Exercise goal: All of the data below should be written out exactly.

Recorded information:
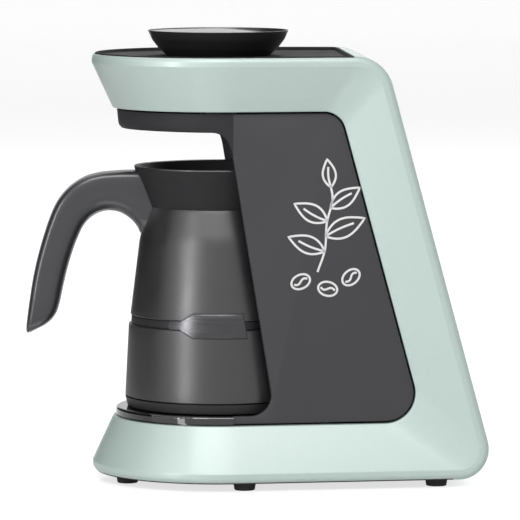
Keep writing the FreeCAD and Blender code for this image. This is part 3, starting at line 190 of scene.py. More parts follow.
# Outer frame: one hollow moulding in pearl mint plastic. Its flanks flare outwards to an upright
# band, and its head, back and base run into each other round the opening for the side panels.
POT_AXIS = -18.7
FRAME_TOP = 229.6
FRAME_FOOT = 4.2
BACK_AT_TOP = 85.0
TAPER = math.radians(5.5)
SLANT = math.radians(15.2)


def rounded(corners, steps=8, closed=False, runs=1):
    """A line through corners (x, y, radius): straight runs, each cut into runs pieces, joined by
    arcs that touch both neighbours, each an even turn of its centre's radius."""
    corners = np.array([(*corner, 0.0)[:3] for corner in corners], float)
    count = len(corners)
    arcs = []
    for i, (x, y, radius) in enumerate(corners):
        here = np.array([x, y])
        if radius <= 0 or (not closed and i in (0, count - 1)):
            arcs.append(here[None])
            continue
        before = corners[i - 1, :2] - here
        after = corners[(i + 1) % count, :2] - here
        before, after = before / np.hypot(*before), after / np.hypot(*after)
        half = math.acos(np.clip(before @ after, -1, 1)) / 2
        middle = (before + after) / np.hypot(*(before + after))
        centre = here + middle * radius / math.sin(half)
        start = here + before * radius / math.tan(half) - centre
        sense = np.sign(before[1] * after[0] - before[0] * after[1])
        angle = np.linspace(0, math.pi - 2 * half, steps + 1) * sense
        arcs.append(centre + np.stack([start[0] * np.cos(angle) - start[1] * np.sin(angle),
                                       start[0] * np.sin(angle) + start[1] * np.cos(angle)], 1))
    line = [arcs[0]]
    part = np.linspace(0, 1, runs + 1)[1:-1, None]
    for arc in arcs[1:] + ([arcs[0][:1]] if closed else []):
        line.append(line[-1][-1] * (1 - part) + arc[0] * part)
        line.append(arc)
    line = np.concatenate(line)
    return line[:-1] if closed else line


def capped_faces(rows, columns, start=0):
    """The faces of a grid whose columns wrap, with a flat face over its first and last row."""
    first = np.arange(columns) + start
    caps = [first.tolist(), (first + (rows - 1) * columns).tolist()]
    return grid_faces(rows, columns, wrap_columns=True, start=start) + caps


def put_mesh(name, points, faces, body, stands_for=(), slot=None, material=None, crisp=32):
    """A piece from points in mm about the pot axis: doubles merged, faces turned outwards, and
    shaded smooth except at edges sharper than crisp degrees."""
    mesh = bpy.data.meshes.new(name)
    shifted = (points.reshape(-1, 3) + (POT_AXIS, 0, 0)) / 1000
    mesh.from_pydata(shifted.tolist(), [], faces)
    work = bmesh.new()
    work.from_mesh(mesh)
    bmesh.ops.remove_doubles(work, verts=work.verts, dist=2e-6)
    bmesh.ops.dissolve_degenerate(work, edges=work.edges, dist=1e-7)
    bmesh.ops.recalc_face_normals(work, faces=work.faces)
    work.to_mesh(mesh)
    work.free()
    mesh.shade_smooth()
    mesh.set_sharp_from_angle(angle=math.radians(crisp))
    piece = bpy.data.objects.new(name, mesh)
    scene.collection.objects.link(piece)
    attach(piece, body)
    if stands_for:
        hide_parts(*stands_for)
    if material:
        mesh.materials.append(material)
    return piece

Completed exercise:
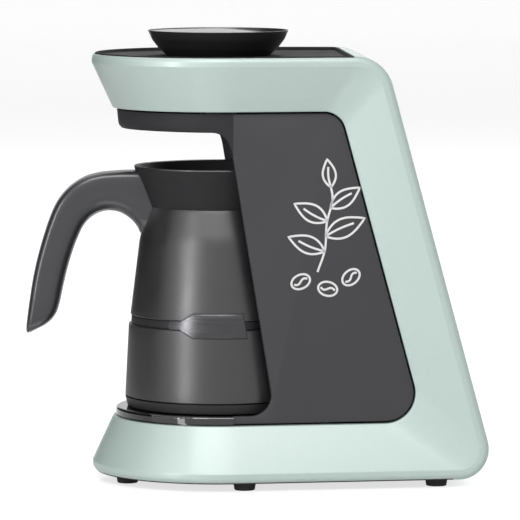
Keep writing the FreeCAD and Blender code for this image. This is part 3, starting at line 190 of scene.py. More parts follow.
# Outer frame: one hollow moulding in pearl mint plastic. Its flanks flare outwards to an upright
# band, and its head, back and base run into each other round the opening for the side panels.
POT_AXIS = -18.7
FRAME_TOP = 229.6
FRAME_FOOT = 4.2
BACK_AT_TOP = 85.0
TAPER = math.radians(5.5)
SLANT = math.radians(15.2)


def rounded(corners, steps=8, closed=False, runs=1):
    """A line through corners (x, y, radius): straight runs, each cut into runs pieces, joined by
    arcs that touch both neighbours, each an even turn of its centre's radius."""
    corners = np.array([(*corner, 0.0)[:3] for corner in corners], float)
    count = len(corners)
    arcs = []
    for i, (x, y, radius) in enumerate(corners):
        here = np.array([x, y])
        if radius <= 0 or (not closed and i in (0, count - 1)):
            arcs.append(here[None])
            continue
        before = corners[i - 1, :2] - here
        after = corners[(i + 1) % count, :2] - here
        before, after = before / np.hypot(*before), after / np.hypot(*after)
        half = math.acos(np.clip(before @ after, -1, 1)) / 2
        middle = (before + after) / np.hypot(*(before + after))
        centre = here + middle * radius / math.sin(half)
        start = here + before * radius / math.tan(half) - centre
        sense = np.sign(before[1] * after[0] - before[0] * after[1])
        angle = np.linspace(0, math.pi - 2 * half, steps + 1) * sense
        arcs.append(centre + np.stack([start[0] * np.cos(angle) - start[1] * np.sin(angle),
                                       start[0] * np.sin(angle) + start[1] * np.cos(angle)], 1))
    line = [arcs[0]]
    part = np.linspace(0, 1, runs + 1)[1:-1, None]
    for arc in arcs[1:] + ([arcs[0][:1]] if closed else []):
        line.append(line[-1][-1] * (1 - part) + arc[0] * part)
        line.append(arc)
    line = np.concatenate(line)
    return line[:-1] if closed else line


def capped_faces(rows, columns, start=0):
    """The faces of a grid whose columns wrap, with a flat face over its first and last row."""
    first = np.arange(columns) + start
    caps = [first.tolist(), (first + (rows - 1) * columns).tolist()]
    return grid_faces(rows, columns, wrap_columns=True, start=start) + caps


def put_mesh(name, points, faces, body, stands_for=(), slot=None, material=None, crisp=32):
    """A piece from points in mm about the pot axis: doubles merged, faces turned outwards, and
    shaded smooth except at edges sharper than crisp degrees."""
    mesh = bpy.data.meshes.new(name)
    shifted = (points.reshape(-1, 3) + (POT_AXIS, 0, 0)) / 1000
    mesh.from_pydata(shifted.tolist(), [], faces)
    work = bmesh.new()
    work.from_mesh(mesh)
    bmesh.ops.remove_doubles(work, verts=work.verts, dist=2e-6)
    bmesh.ops.dissolve_degenerate(work, edges=work.edges, dist=1e-7)
    bmesh.ops.recalc_face_normals(work, faces=work.faces)
    work.to_mesh(mesh)
    work.free()
    mesh.shade_smooth()
    mesh.set_sharp_from_angle(angle=math.radians(crisp))
    piece = bpy.data.objects.new(name, mesh)
    scene.collection.objects.link(piece)
    attach(piece, body)
    if stands_for:
        hide_parts(*stands_for)
    if material:
        mesh.materials.append(material)
    return piece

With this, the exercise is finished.